** Begin DATASET EXTRACT **

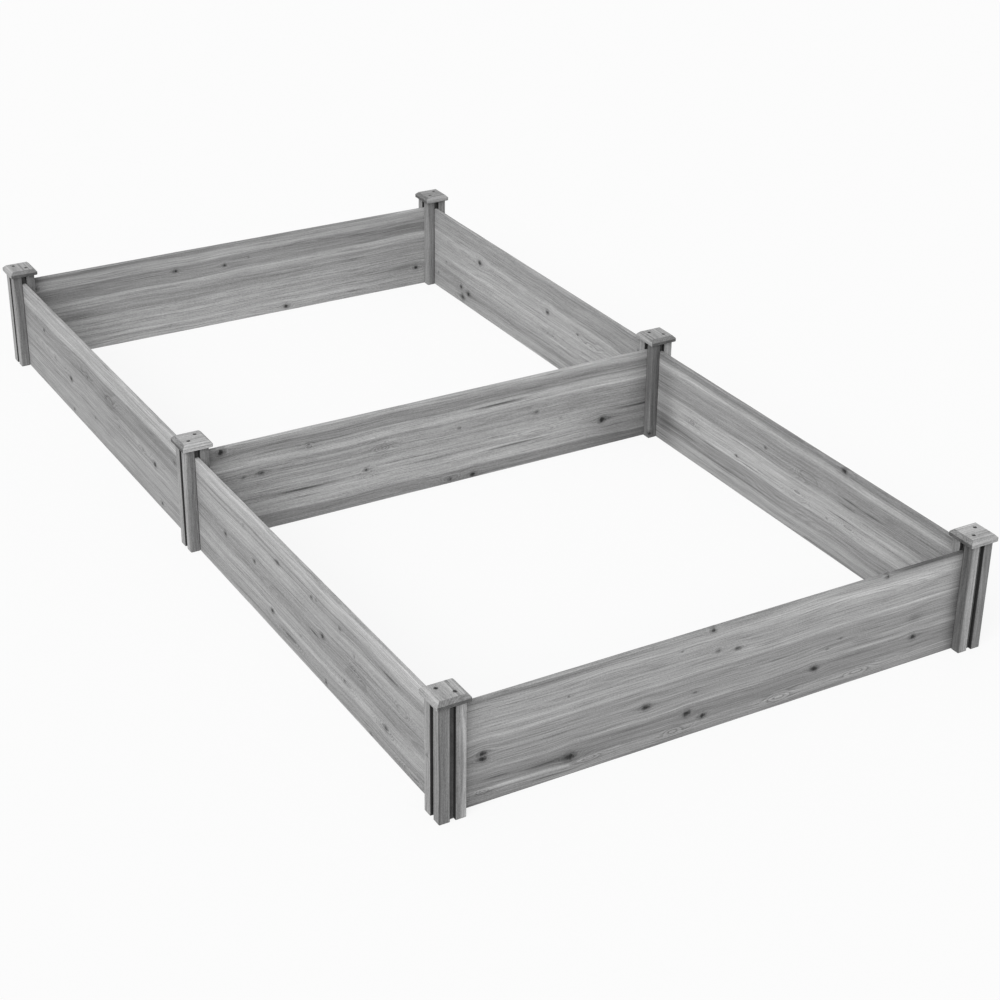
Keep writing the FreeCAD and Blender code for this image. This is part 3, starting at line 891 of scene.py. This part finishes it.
blackened_steel, steel_tree = new_material("blackened_steel")
steel_place = add_node(steel_tree, "ShaderNodeTexCoord").outputs["Object"]
steel_mottle = stretched_noise(steel_tree, steel_place, STEEL_WAVES, 3.0)
steel_relief = {"Height": steel_mottle, "Strength": STEEL_RELIEF_STRENGTH, "Distance": STEEL_RELIEF}
steel_sockets = {
    "Base Color": spread(steel_tree, steel_mottle, *STEEL_MOTTLE, *STEEL_TONES),
    "Roughness": spread(steel_tree, steel_mottle, *STEEL_MOTTLE, *STEEL_ROUGHNESS),
    "Normal": add_node(steel_tree, "ShaderNodeBump", steel_relief).outputs[0],
}
steel_shader = add_node(steel_tree, "ShaderNodeBsdfPrincipled", steel_sockets)
steel_shader.inputs["Metallic"].default_value = STEEL_METALLIC
add_node(steel_tree, "ShaderNodeOutputMaterial", {"Surface": steel_shader.outputs[0]})
for post in POSTS:
    wear_material(f"{post}_cap_screws", blackened_steel)

# %% [markdown]
# ## Light and floor
#
# The bed stands in plain soft light: an even white sky and one wide, soft sun
# from the upper left.  The sky's and the sun's strengths are chosen so that a
# colour renders about as it is written.
#
# The floor is pale and matt.  To the camera it is mostly white, with just enough
# of its real shading left to keep the bed's shadow.

# %% Light
SKY = 0.45                 # its strength as light; the camera sees it pure white
SUN = 2.6
SUN_FROM = Vector((-0.55, -0.48, 0.68))
SUN_WIDTH = math.radians(50)
FLOOR_DROP = 0.3 * MM      # below the bed's feet, so that no two faces share a place
FLOOR_REACH = 40.0
FLOOR_PALE = 0.8
FLOOR_WHITE_SHARE = 0.85   # of the floor that the camera sees as plain white

sky = bpy.data.worlds.new("sky")
sky.use_nodes = True
sky.node_tree.nodes.clear()


def seen_directly(tree):
    """One for rays from the camera, off gloss and through glass, and zero for the rest."""
    rays = add_node(tree, "ShaderNodeLightPath").outputs
    glossy = sum_node(tree, "MAXIMUM", rays["Is Glossy Ray"], rays["Is Transmission Ray"])
    return sum_node(tree, "MAXIMUM", rays["Is Camera Ray"], glossy)


strength = spread(sky.node_tree, seen_directly(sky.node_tree), 0.0, 1.0, SKY, 1.0)
backdrop = add_node(sky.node_tree, "ShaderNodeBackground", {"Color": (1, 1, 1, 1), "Strength": strength})
add_node(sky.node_tree, "ShaderNodeOutputWorld", {"Surface": backdrop.outputs[0]})
bpy.context.scene.world = sky

sun_light = bpy.data.lights.new("sun", "SUN")
sun_light.energy = SUN
sun_light.angle = SUN_WIDTH
sun = bpy.data.objects.new("sun", sun_light)
sun.rotation_euler = SUN_FROM.to_track_quat("Z", "Y").to_euler()
bpy.context.scene.collection.objects.link(sun)

# %% Floor
pale_floor, floor_tree = new_material("pale_floor")
floor_matt = add_node(floor_tree, "ShaderNodeBsdfDiffuse", {"Color": (FLOOR_PALE,) * 3 + (1,)})
floor_white = add_node(floor_tree, "ShaderNodeEmission", {"Color": (1, 1, 1, 1), "Strength": 1.0})
floor_share = sum_node(floor_tree, "MULTIPLY", seen_directly(floor_tree), FLOOR_WHITE_SHARE)
floor_mix = add_node(floor_tree, "ShaderNodeMixShader",
                     {0: floor_share, 1: floor_matt.outputs[0], 2: floor_white.outputs[0]})
add_node(floor_tree, "ShaderNodeOutputMaterial", {"Surface": floor_mix.outputs[0]})

floor_mesh = bpy.data.meshes.new("floor")
floor_square = ((-1, -1), (1, -1), (1, 1), (-1, 1))
floor_corners = [(x * FLOOR_REACH, y * FLOOR_REACH, -FLOOR_DROP) for x, y in floor_square]
floor_mesh.from_pydata(floor_corners, [], [(0, 1, 2, 3)])
floor_mesh.materials.append(pale_floor)
floor = bpy.data.objects.new("floor", floor_mesh)
bpy.context.scene.collection.objects.link(floor)

# %% [markdown]
# ## Finishing
#
# The colour goes to the screen as it is.

# %% Finish
bpy.context.scene.view_settings.view_transform = "Standard"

** End DATASET EXTRACT **

> _EXERCISE_
Give the material above again, word for word.

> _EXPECTED ANSWER_
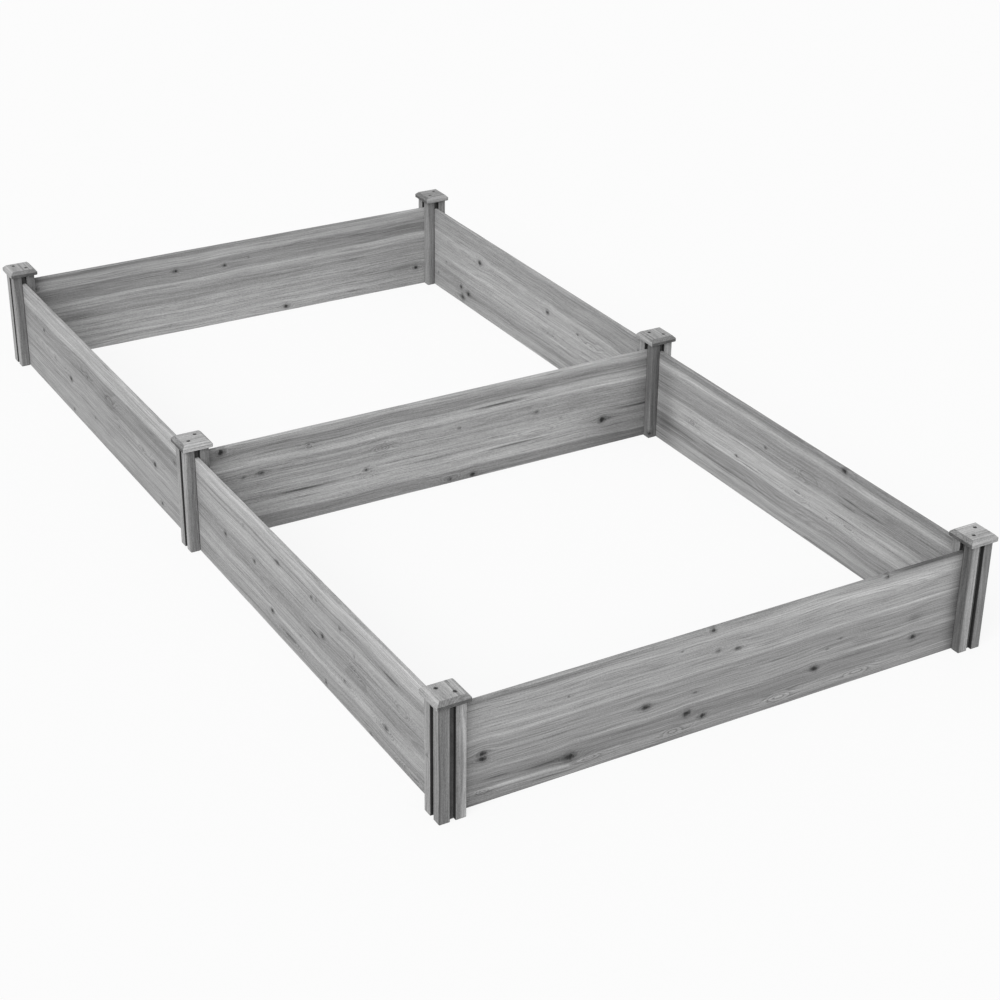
Keep writing the FreeCAD and Blender code for this image. This is part 3, starting at line 891 of scene.py. This part finishes it.
blackened_steel, steel_tree = new_material("blackened_steel")
steel_place = add_node(steel_tree, "ShaderNodeTexCoord").outputs["Object"]
steel_mottle = stretched_noise(steel_tree, steel_place, STEEL_WAVES, 3.0)
steel_relief = {"Height": steel_mottle, "Strength": STEEL_RELIEF_STRENGTH, "Distance": STEEL_RELIEF}
steel_sockets = {
    "Base Color": spread(steel_tree, steel_mottle, *STEEL_MOTTLE, *STEEL_TONES),
    "Roughness": spread(steel_tree, steel_mottle, *STEEL_MOTTLE, *STEEL_ROUGHNESS),
    "Normal": add_node(steel_tree, "ShaderNodeBump", steel_relief).outputs[0],
}
steel_shader = add_node(steel_tree, "ShaderNodeBsdfPrincipled", steel_sockets)
steel_shader.inputs["Metallic"].default_value = STEEL_METALLIC
add_node(steel_tree, "ShaderNodeOutputMaterial", {"Surface": steel_shader.outputs[0]})
for post in POSTS:
    wear_material(f"{post}_cap_screws", blackened_steel)

# %% [markdown]
# ## Light and floor
#
# The bed stands in plain soft light: an even white sky and one wide, soft sun
# from the upper left.  The sky's and the sun's strengths are chosen so that a
# colour renders about as it is written.
#
# The floor is pale and matt.  To the camera it is mostly white, with just enough
# of its real shading left to keep the bed's shadow.

# %% Light
SKY = 0.45                 # its strength as light; the camera sees it pure white
SUN = 2.6
SUN_FROM = Vector((-0.55, -0.48, 0.68))
SUN_WIDTH = math.radians(50)
FLOOR_DROP = 0.3 * MM      # below the bed's feet, so that no two faces share a place
FLOOR_REACH = 40.0
FLOOR_PALE = 0.8
FLOOR_WHITE_SHARE = 0.85   # of the floor that the camera sees as plain white

sky = bpy.data.worlds.new("sky")
sky.use_nodes = True
sky.node_tree.nodes.clear()


def seen_directly(tree):
    """One for rays from the camera, off gloss and through glass, and zero for the rest."""
    rays = add_node(tree, "ShaderNodeLightPath").outputs
    glossy = sum_node(tree, "MAXIMUM", rays["Is Glossy Ray"], rays["Is Transmission Ray"])
    return sum_node(tree, "MAXIMUM", rays["Is Camera Ray"], glossy)


strength = spread(sky.node_tree, seen_directly(sky.node_tree), 0.0, 1.0, SKY, 1.0)
backdrop = add_node(sky.node_tree, "ShaderNodeBackground", {"Color": (1, 1, 1, 1), "Strength": strength})
add_node(sky.node_tree, "ShaderNodeOutputWorld", {"Surface": backdrop.outputs[0]})
bpy.context.scene.world = sky

sun_light = bpy.data.lights.new("sun", "SUN")
sun_light.energy = SUN
sun_light.angle = SUN_WIDTH
sun = bpy.data.objects.new("sun", sun_light)
sun.rotation_euler = SUN_FROM.to_track_quat("Z", "Y").to_euler()
bpy.context.scene.collection.objects.link(sun)

# %% Floor
pale_floor, floor_tree = new_material("pale_floor")
floor_matt = add_node(floor_tree, "ShaderNodeBsdfDiffuse", {"Color": (FLOOR_PALE,) * 3 + (1,)})
floor_white = add_node(floor_tree, "ShaderNodeEmission", {"Color": (1, 1, 1, 1), "Strength": 1.0})
floor_share = sum_node(floor_tree, "MULTIPLY", seen_directly(floor_tree), FLOOR_WHITE_SHARE)
floor_mix = add_node(floor_tree, "ShaderNodeMixShader",
                     {0: floor_share, 1: floor_matt.outputs[0], 2: floor_white.outputs[0]})
add_node(floor_tree, "ShaderNodeOutputMaterial", {"Surface": floor_mix.outputs[0]})

floor_mesh = bpy.data.meshes.new("floor")
floor_square = ((-1, -1), (1, -1), (1, 1), (-1, 1))
floor_corners = [(x * FLOOR_REACH, y * FLOOR_REACH, -FLOOR_DROP) for x, y in floor_square]
floor_mesh.from_pydata(floor_corners, [], [(0, 1, 2, 3)])
floor_mesh.materials.append(pale_floor)
floor = bpy.data.objects.new("floor", floor_mesh)
bpy.context.scene.collection.objects.link(floor)

# %% [markdown]
# ## Finishing
#
# The colour goes to the screen as it is.

# %% Finish
bpy.context.scene.view_settings.view_transform = "Standard"